In a significant policy shift, X (formerly Twitter) has tightened its reins on applications that utilize ‘InfoFi’ reward models, leading to widespread sell-offs in crypto social tokens dependent on this framework. This announcement has sent ripples across the cryptocurrency market, creating what some experts are calling the “end of InfoFi” on X.
Understanding InfoFi and the New Policy Shift
‘InfoFi,’ short for informational finance, represents a niche within the cryptocurrency space where social media engagement is monetized through tokens or other rewards. These models gained widespread attention in 2025 as crypto innovators sought to blend financial incentives with social interaction by compensating users for activities like posting, replying, or sharing content on platforms like X.
On January 15th, X’s Head of Product, Nikita Bier, announced a striking overhaul in the platform’s developer API policies. The new guidelines now ban apps that financially reward users for their interactions. This change aims to curb the rise of spammy, low-quality engagements—often driven by bots and AI-generated content—clogging user timelines.
With API access revoked, several apps operating under the InfoFi model have lost the technological backbone required to manage user engagement, measure participation, and distribute token-based rewards.

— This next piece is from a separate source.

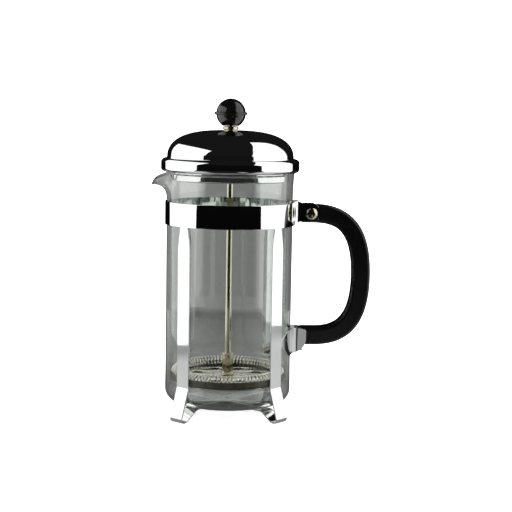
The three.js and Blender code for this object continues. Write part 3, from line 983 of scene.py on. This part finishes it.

Consequently, these projects are left grappling with dependency risks and uncertain futures.
The Impact on InfoFi Tokens
The crypto market has swiftly reacted to this policy change. According to CoinGecko, the market cap for InfoFi-related tokens plunged over 11%, dropping to approximately $367 million as of this writing. Investors seem to be reevaluating their exposure to these projects, particularly those heavily reliant on X’s infrastructure.
Kaito AI (KAITO), one of the most prominent tokens in this category, suffered a sharp 16% price drop, trading at roughly $0.57 after the update. Similarly, Cookie DAO (COOKIE) saw its value fall over 13%, with trading volumes surging to over 17 million amid frantic sell-offs.
These rapid declines underscore a broader issue: centralized dependency. Many InfoFi project leaders failed to diversify their reliance on X for automation, user verification, and distribution processes. As a result, sudden policy changes have left their operations vulnerable to collapse.
Lessons for Crypto Innovators
The downfall of InfoFi models on X highlights the importance of decentralization and risk management for crypto entrepreneurs. Building platforms that rely solely on centralized third parties introduces inherent vulnerabilities, especially in rapidly evolving industries like cryptocurrency.
Projects looking to experiment with tokenized social engagement may now consider alternatives like Threads or Bluesky, as suggested by X in a somewhat cheeky invitation for developers to shift away. However, these alternatives pose their own challenges and should be evaluated carefully.
Looking Ahead
As the crypto space recalibrates to adapt to these changes, platforms promoting sustainable and decentralized reward models may emerge as frontrunners. The critique surrounding InfoFi and its emphasis on quantity over quality has revealed flaws in tokenized engagement mechanisms. Moving forward, user-centric and value-driven models might offer more sustainable foundations for monetizing social engagement.